> [Instructions to follow]: Return the complete listing that follows, with each line reproduced exactly.

> [Source excerpt]:
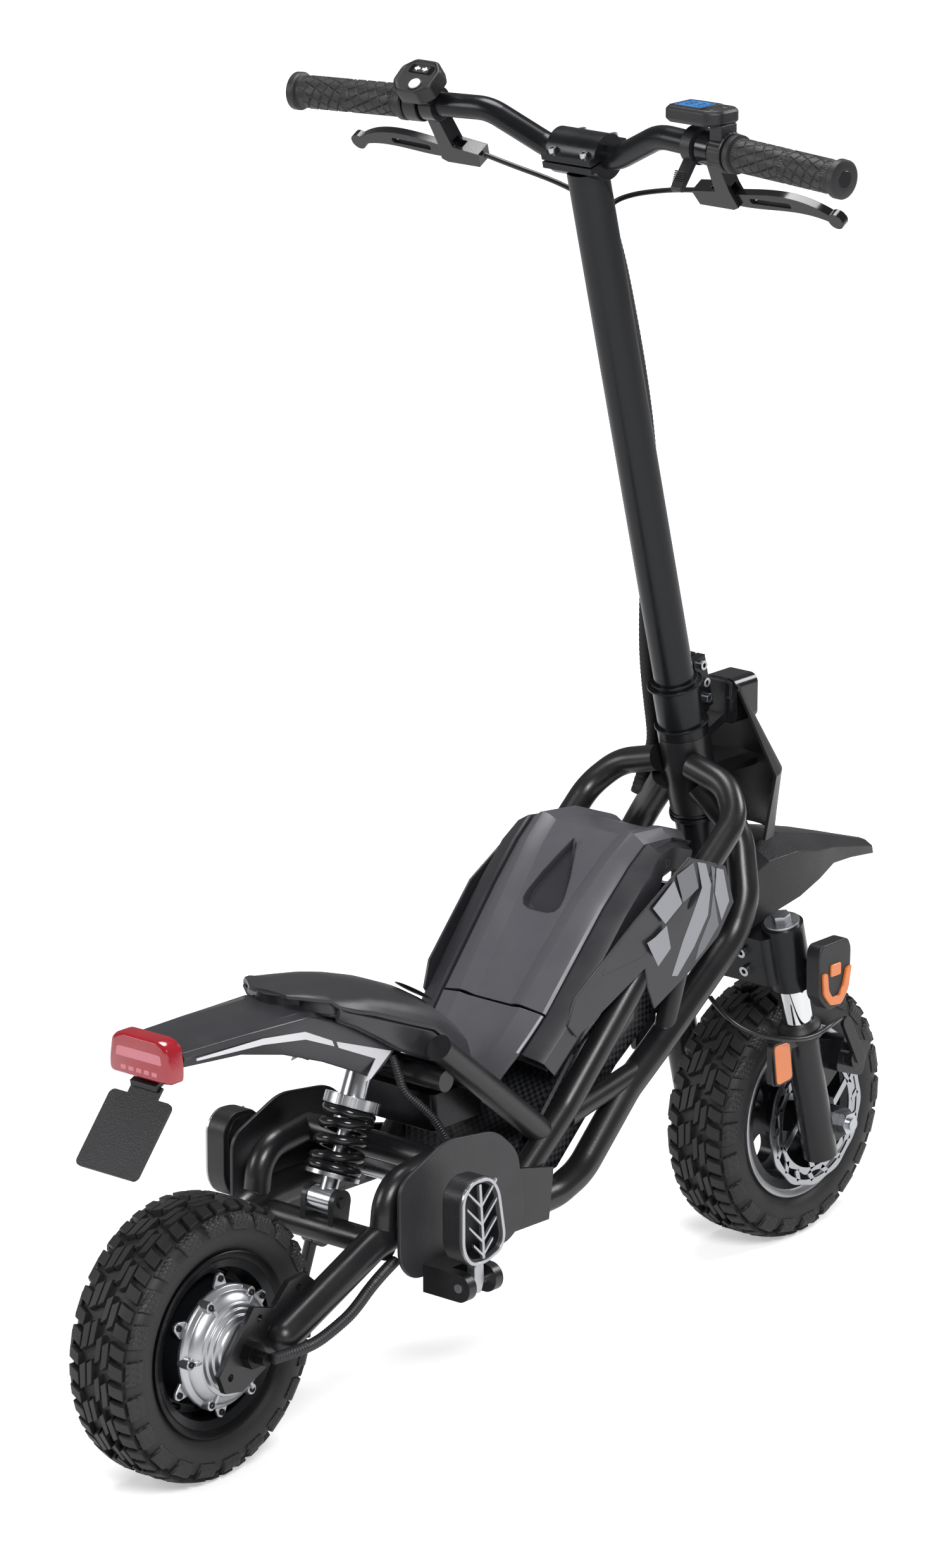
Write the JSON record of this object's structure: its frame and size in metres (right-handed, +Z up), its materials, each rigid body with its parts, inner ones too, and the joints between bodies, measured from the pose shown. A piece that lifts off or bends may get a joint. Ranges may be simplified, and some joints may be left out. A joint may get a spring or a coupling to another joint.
{
  "type": "electric kick scooter",
  "caption": "Standing electric scooter with knobby tyres, sprung fork and swingarm, hub motor, folding foot pegs, tank-style covers, wide bar and a kickstand.",
  "frame": {"origin": "on the ground, under the centre of the bounding box", "axes": "+X forward along the wheelbase, +Y to the rider's left, +Z up"},
  "size_m": [1.081, 0.631, 1.1644],
  "materials": {
    "frame_black": "satin black powder coat",
    "dark_metal": "satin anodised black",
    "chrome": "polished stanchion",
    "steel": "zinc-plated fasteners and disc",
    "alloy": "cast and machined alloy",
    "cover_grey": "satin graphite plastic",
    "cover_black": "grained black plastic",
    "woven": "battery case with woven-look panels",
    "seat": "soft-touch black skin",
    "rubber": "matt black rubber",
    "tyre": "matt tyre compound",
    "lens_red": "clear red lens",
    "lens_amber": "amber lens in a black case",
    "lamp": "clear headlamp lens in a black case",
    "screen": "black display case with a blue screen",
    "key": "light grey key",
    "spring": "gloss black coil"
  },
  "bodies": {
    "frame": {"head_tube": "frame_black", "headset_bearings": "steel", "upper_tubes": "frame_black", "main_tubes": "frame_black", "rear_subframe": "frame_black", "guard_plates": "dark_metal", "battery_box": "woven", "motor_controller": "dark_metal", "tank_cover": "cover_grey", "side_panels": "cover_grey", "tail_fairing": "cover_grey", "seat_cover": "seat", "tail_light": "lens_red", "number_plate": "cover_black", "shield": "cover_grey", "headlight": "lamp", "frame_brackets": "frame_black", "frame_pins": "steel", "frame_cables": "rubber"},
    "right_peg": {"right_foot_peg": "dark_metal"},
    "left_peg": {"left_foot_peg": "dark_metal"},
    "stand": {"kickstand": "alloy"},
    "steering": {"fork_crown": "dark_metal", "stanchions": "chrome", "stem_collar": "dark_metal", "steering_bolts": "steel", "stem_tube": "dark_metal", "handlebar": "dark_metal", "bar_clamp": "dark_metal", "grips": "rubber", "brake_perches": "dark_metal", "control_cables": "rubber", "control_pod": "cover_black", "display_housing": "screen", "front_fender": "cover_black", "turn_signals": "lens_amber"},
    "right_lever": {"right_brake_lever": "dark_metal"},
    "left_lever": {"left_brake_lever": "dark_metal"},
    "throttle_ring": {"throttle": "cover_black"},
    "power_key": {"power_button": "key"},
    "mode_key": {"mode_button": "key"},
    "horn_key": {"horn_button": "key"},
    "switch": {"signal_switch": "key"},
    "lowers": {"fork_lowers": "dark_metal", "front_axle": "steel", "brake_caliper": "dark_metal", "front_brake_hose": "rubber"},
    "front_wheel": {"front_tyre": "tyre", "front_rim": "dark_metal", "front_disc": "steel", "wheel_bearings": "steel"},
    "rear_arm": {"swingarm": "frame_black", "rear_axle": "steel", "motor_conduit": "rubber"},
    "rear_wheel": {"rear_tyre": "tyre", "rear_rim": "dark_metal", "motor_covers": "alloy"},
    "damper_body": {"shock_body": "alloy", "shock_spring": "spring"},
    "damper_shaft": {"shock_shaft": "alloy"}
  },
  "joints": [
    {"name": "steer", "type": "hinge", "parent": "frame", "child": "steering", "pos_m": [0.244, 0, 0.5837], "axis": [-0.2521, 0, 0.9677], "range_deg": [-30, 30]},
    {"name": "fork_slide", "type": "slide", "parent": "steering", "child": "lowers", "axis": [-0.2521, 0, 0.9677], "range_m": [0, 0.035], "stiffness_N_per_m": 8000, "springref_m": -0.03},
    {"name": "front_wheel_spin", "type": "hinge", "parent": "lowers", "child": "front_wheel", "pos_m": [0.402, 0, 0.1275], "axis": [0, 1, 0], "continuous": true},
    {"name": "swingarm_pivot", "type": "hinge", "parent": "frame", "child": "rear_arm", "pos_m": [-0.13, 0, 0.195], "axis": [0, 1, 0], "range_deg": [0, 8], "stiffness_Nm_per_rad": 400, "springref_deg": -6.88},
    {"name": "rear_wheel_spin", "type": "hinge", "parent": "rear_arm", "child": "rear_wheel", "pos_m": [-0.42, 0, 0.1275], "axis": [0, 1, 0], "continuous": true},
    {"name": "shock_top_pivot", "type": "hinge", "parent": "frame", "child": "damper_body", "pos_m": [-0.192, 0, 0.326], "axis": [0, 1, 0], "range_deg": [0, 1.92]},
    {"name": "shock_stroke", "type": "slide", "parent": "damper_body", "child": "damper_shaft", "axis": [0.4004, 0, 0.9163], "range_m": [0, 0.0156], "deforming": ["shock_spring"]},
    {"name": "right_peg_hinge", "type": "hinge", "parent": "frame", "child": "right_peg", "pos_m": [-0.206, -0.142, 0.152], "axis": [1, 0, 0], "range_deg": [0, 90]},
    {"name": "left_peg_hinge", "type": "hinge", "parent": "frame", "child": "left_peg", "pos_m": [-0.206, 0.142, 0.152], "axis": [-1, 0, 0], "range_deg": [0, 90]},
    {"name": "kickstand_hinge", "type": "hinge", "parent": "frame", "child": "stand", "pos_m": [-0.143, 0.105, 0.124], "axis": [0, 1, 0], "range_deg": [0, 85]},
    {"name": "right_brake", "type": "hinge", "parent": "steering", "child": "right_lever", "pos_m": [0.11872, -0.161, 1.0775], "axis": [-0.8571, 0, -0.5151], "range_deg": [0, 12], "stiffness_Nm_per_rad": 1.5, "springref_deg": -8.59},
    {"name": "left_brake", "type": "hinge", "parent": "steering", "child": "left_lever", "pos_m": [0.11872, 0.161, 1.0775], "axis": [0.8571, 0, 0.5151], "range_deg": [0, 12], "stiffness_Nm_per_rad": 1.5, "springref_deg": -8.59},
    {"name": "throttle_turn", "type": "hinge", "parent": "steering", "child": "throttle_ring", "pos_m": [0.09218, -0.14259, 1.12443], "axis": [0.0749, 0.9965, 0.0374], "range_deg": [0, 30], "stiffness_Nm_per_rad": 0.05, "springref_deg": -17.19},
    {"name": "power_press", "type": "slide", "parent": "steering", "child": "power_key", "axis": [0, 0, -1], "range_m": [0, 0.001], "stiffness_N_per_m": 400, "springref_m": -0.0005},
    {"name": "mode_press", "type": "slide", "parent": "steering", "child": "mode_key", "axis": [0, 0, -1], "range_m": [0, 0.001], "stiffness_N_per_m": 400, "springref_m": -0.0005},
    {"name": "horn_press", "type": "slide", "parent": "steering", "child": "horn_key", "axis": [0.6157, 0, -0.788], "range_m": [0, 0.001], "stiffness_N_per_m": 400, "springref_m": -0.0005},
    {"name": "signal_slide", "type": "slide", "parent": "steering", "child": "switch", "axis": [0, 1, 0], "range_m": [-0.0025, 0.0025]}
  ],
  "couplings": [
    {"joint": "shock_top_pivot", "follows": "swingarm_pivot", "ratio": 0.2363},
    {"joint": "shock_stroke", "follows": "swingarm_pivot", "m_per_rad": 0.11094}
  ]
}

> [Result of this exercise]:
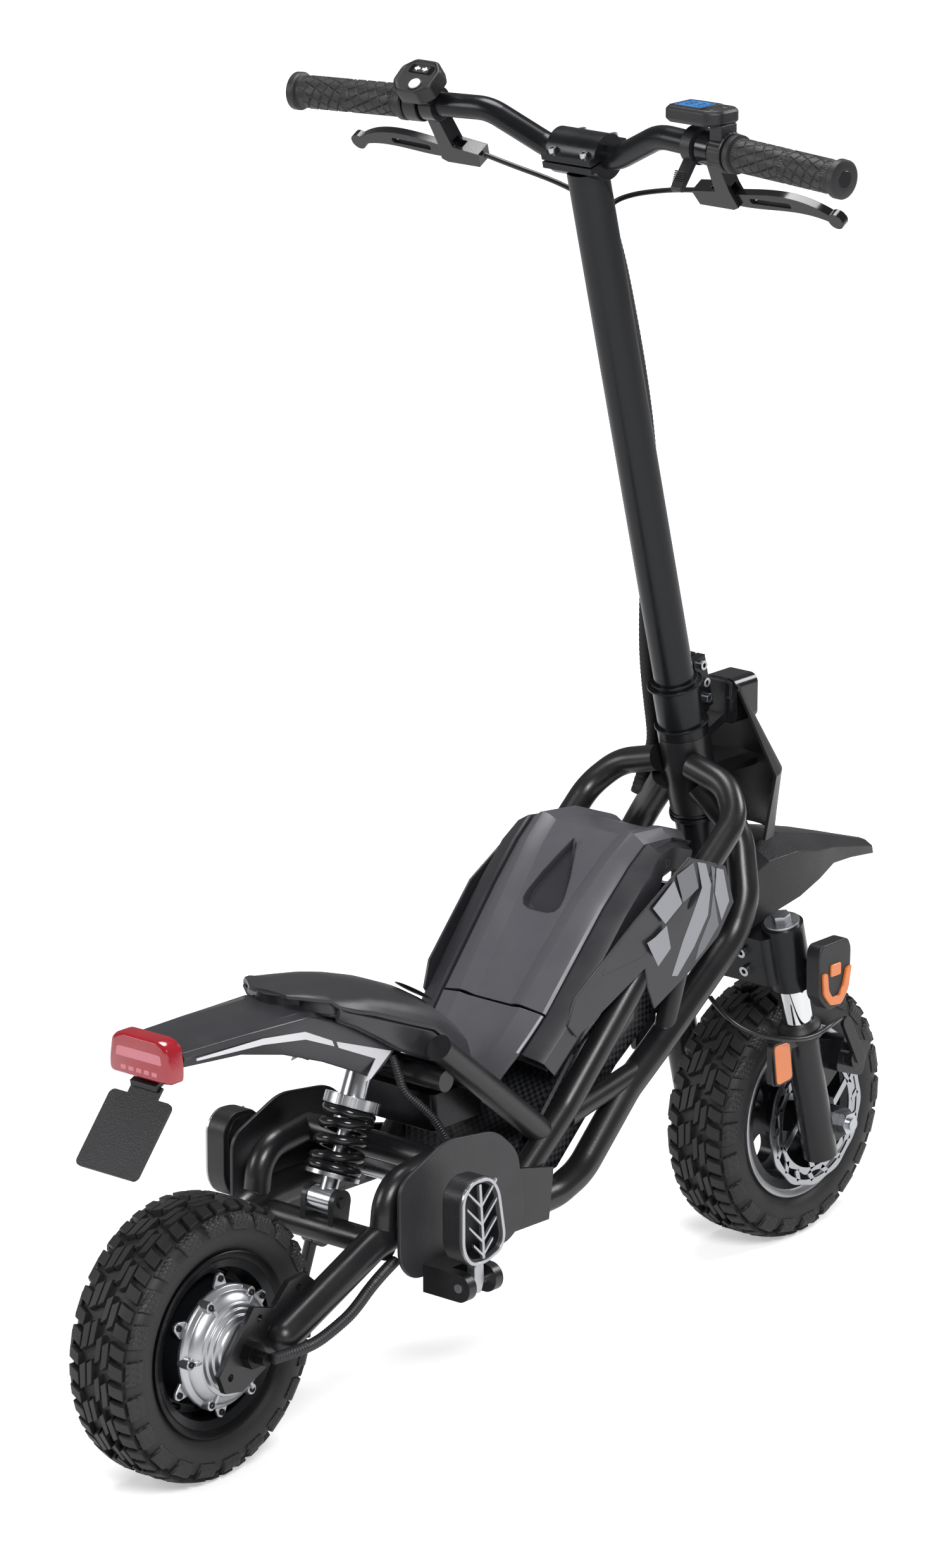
Write the JSON record of this object's structure: its frame and size in metres (right-handed, +Z up), its materials, each rigid body with its parts, inner ones too, and the joints between bodies, measured from the pose shown. A piece that lifts off or bends may get a joint. Ranges may be simplified, and some joints may be left out. A joint may get a spring or a coupling to another joint.
{
  "type": "electric kick scooter",
  "caption": "Standing electric scooter with knobby tyres, sprung fork and swingarm, hub motor, folding foot pegs, tank-style covers, wide bar and a kickstand.",
  "frame": {"origin": "on the ground, under the centre of the bounding box", "axes": "+X forward along the wheelbase, +Y to the rider's left, +Z up"},
  "size_m": [1.081, 0.631, 1.1644],
  "materials": {
    "frame_black": "satin black powder coat",
    "dark_metal": "satin anodised black",
    "chrome": "polished stanchion",
    "steel": "zinc-plated fasteners and disc",
    "alloy": "cast and machined alloy",
    "cover_grey": "satin graphite plastic",
    "cover_black": "grained black plastic",
    "woven": "battery case with woven-look panels",
    "seat": "soft-touch black skin",
    "rubber": "matt black rubber",
    "tyre": "matt tyre compound",
    "lens_red": "clear red lens",
    "lens_amber": "amber lens in a black case",
    "lamp": "clear headlamp lens in a black case",
    "screen": "black display case with a blue screen",
    "key": "light grey key",
    "spring": "gloss black coil"
  },
  "bodies": {
    "frame": {"head_tube": "frame_black", "headset_bearings": "steel", "upper_tubes": "frame_black", "main_tubes": "frame_black", "rear_subframe": "frame_black", "guard_plates": "dark_metal", "battery_box": "woven", "motor_controller": "dark_metal", "tank_cover": "cover_grey", "side_panels": "cover_grey", "tail_fairing": "cover_grey", "seat_cover": "seat", "tail_light": "lens_red", "number_plate": "cover_black", "shield": "cover_grey", "headlight": "lamp", "frame_brackets": "frame_black", "frame_pins": "steel", "frame_cables": "rubber"},
    "right_peg": {"right_foot_peg": "dark_metal"},
    "left_peg": {"left_foot_peg": "dark_metal"},
    "stand": {"kickstand": "alloy"},
    "steering": {"fork_crown": "dark_metal", "stanchions": "chrome", "stem_collar": "dark_metal", "steering_bolts": "steel", "stem_tube": "dark_metal", "handlebar": "dark_metal", "bar_clamp": "dark_metal", "grips": "rubber", "brake_perches": "dark_metal", "control_cables": "rubber", "control_pod": "cover_black", "display_housing": "screen", "front_fender": "cover_black", "turn_signals": "lens_amber"},
    "right_lever": {"right_brake_lever": "dark_metal"},
    "left_lever": {"left_brake_lever": "dark_metal"},
    "throttle_ring": {"throttle": "cover_black"},
    "power_key": {"power_button": "key"},
    "mode_key": {"mode_button": "key"},
    "horn_key": {"horn_button": "key"},
    "switch": {"signal_switch": "key"},
    "lowers": {"fork_lowers": "dark_metal", "front_axle": "steel", "brake_caliper": "dark_metal", "front_brake_hose": "rubber"},
    "front_wheel": {"front_tyre": "tyre", "front_rim": "dark_metal", "front_disc": "steel", "wheel_bearings": "steel"},
    "rear_arm": {"swingarm": "frame_black", "rear_axle": "steel", "motor_conduit": "rubber"},
    "rear_wheel": {"rear_tyre": "tyre", "rear_rim": "dark_metal", "motor_covers": "alloy"},
    "damper_body": {"shock_body": "alloy", "shock_spring": "spring"},
    "damper_shaft": {"shock_shaft": "alloy"}
  },
  "joints": [
    {"name": "steer", "type": "hinge", "parent": "frame", "child": "steering", "pos_m": [0.244, 0, 0.5837], "axis": [-0.2521, 0, 0.9677], "range_deg": [-30, 30]},
    {"name": "fork_slide", "type": "slide", "parent": "steering", "child": "lowers", "axis": [-0.2521, 0, 0.9677], "range_m": [0, 0.035], "stiffness_N_per_m": 8000, "springref_m": -0.03},
    {"name": "front_wheel_spin", "type": "hinge", "parent": "lowers", "child": "front_wheel", "pos_m": [0.402, 0, 0.1275], "axis": [0, 1, 0], "continuous": true},
    {"name": "swingarm_pivot", "type": "hinge", "parent": "frame", "child": "rear_arm", "pos_m": [-0.13, 0, 0.195], "axis": [0, 1, 0], "range_deg": [0, 8], "stiffness_Nm_per_rad": 400, "springref_deg": -6.88},
    {"name": "rear_wheel_spin", "type": "hinge", "parent": "rear_arm", "child": "rear_wheel", "pos_m": [-0.42, 0, 0.1275], "axis": [0, 1, 0], "continuous": true},
    {"name": "shock_top_pivot", "type": "hinge", "parent": "frame", "child": "damper_body", "pos_m": [-0.192, 0, 0.326], "axis": [0, 1, 0], "range_deg": [0, 1.92]},
    {"name": "shock_stroke", "type": "slide", "parent": "damper_body", "child": "damper_shaft", "axis": [0.4004, 0, 0.9163], "range_m": [0, 0.0156], "deforming": ["shock_spring"]},
    {"name": "right_peg_hinge", "type": "hinge", "parent": "frame", "child": "right_peg", "pos_m": [-0.206, -0.142, 0.152], "axis": [1, 0, 0], "range_deg": [0, 90]},
    {"name": "left_peg_hinge", "type": "hinge", "parent": "frame", "child": "left_peg", "pos_m": [-0.206, 0.142, 0.152], "axis": [-1, 0, 0], "range_deg": [0, 90]},
    {"name": "kickstand_hinge", "type": "hinge", "parent": "frame", "child": "stand", "pos_m": [-0.143, 0.105, 0.124], "axis": [0, 1, 0], "range_deg": [0, 85]},
    {"name": "right_brake", "type": "hinge", "parent": "steering", "child": "right_lever", "pos_m": [0.11872, -0.161, 1.0775], "axis": [-0.8571, 0, -0.5151], "range_deg": [0, 12], "stiffness_Nm_per_rad": 1.5, "springref_deg": -8.59},
    {"name": "left_brake", "type": "hinge", "parent": "steering", "child": "left_lever", "pos_m": [0.11872, 0.161, 1.0775], "axis": [0.8571, 0, 0.5151], "range_deg": [0, 12], "stiffness_Nm_per_rad": 1.5, "springref_deg": -8.59},
    {"name": "throttle_turn", "type": "hinge", "parent": "steering", "child": "throttle_ring", "pos_m": [0.09218, -0.14259, 1.12443], "axis": [0.0749, 0.9965, 0.0374], "range_deg": [0, 30], "stiffness_Nm_per_rad": 0.05, "springref_deg": -17.19},
    {"name": "power_press", "type": "slide", "parent": "steering", "child": "power_key", "axis": [0, 0, -1], "range_m": [0, 0.001], "stiffness_N_per_m": 400, "springref_m": -0.0005},
    {"name": "mode_press", "type": "slide", "parent": "steering", "child": "mode_key", "axis": [0, 0, -1], "range_m": [0, 0.001], "stiffness_N_per_m": 400, "springref_m": -0.0005},
    {"name": "horn_press", "type": "slide", "parent": "steering", "child": "horn_key", "axis": [0.6157, 0, -0.788], "range_m": [0, 0.001], "stiffness_N_per_m": 400, "springref_m": -0.0005},
    {"name": "signal_slide", "type": "slide", "parent": "steering", "child": "switch", "axis": [0, 1, 0], "range_m": [-0.0025, 0.0025]}
  ],
  "couplings": [
    {"joint": "shock_top_pivot", "follows": "swingarm_pivot", "ratio": 0.2363},
    {"joint": "shock_stroke", "follows": "swingarm_pivot", "m_per_rad": 0.11094}
  ]
}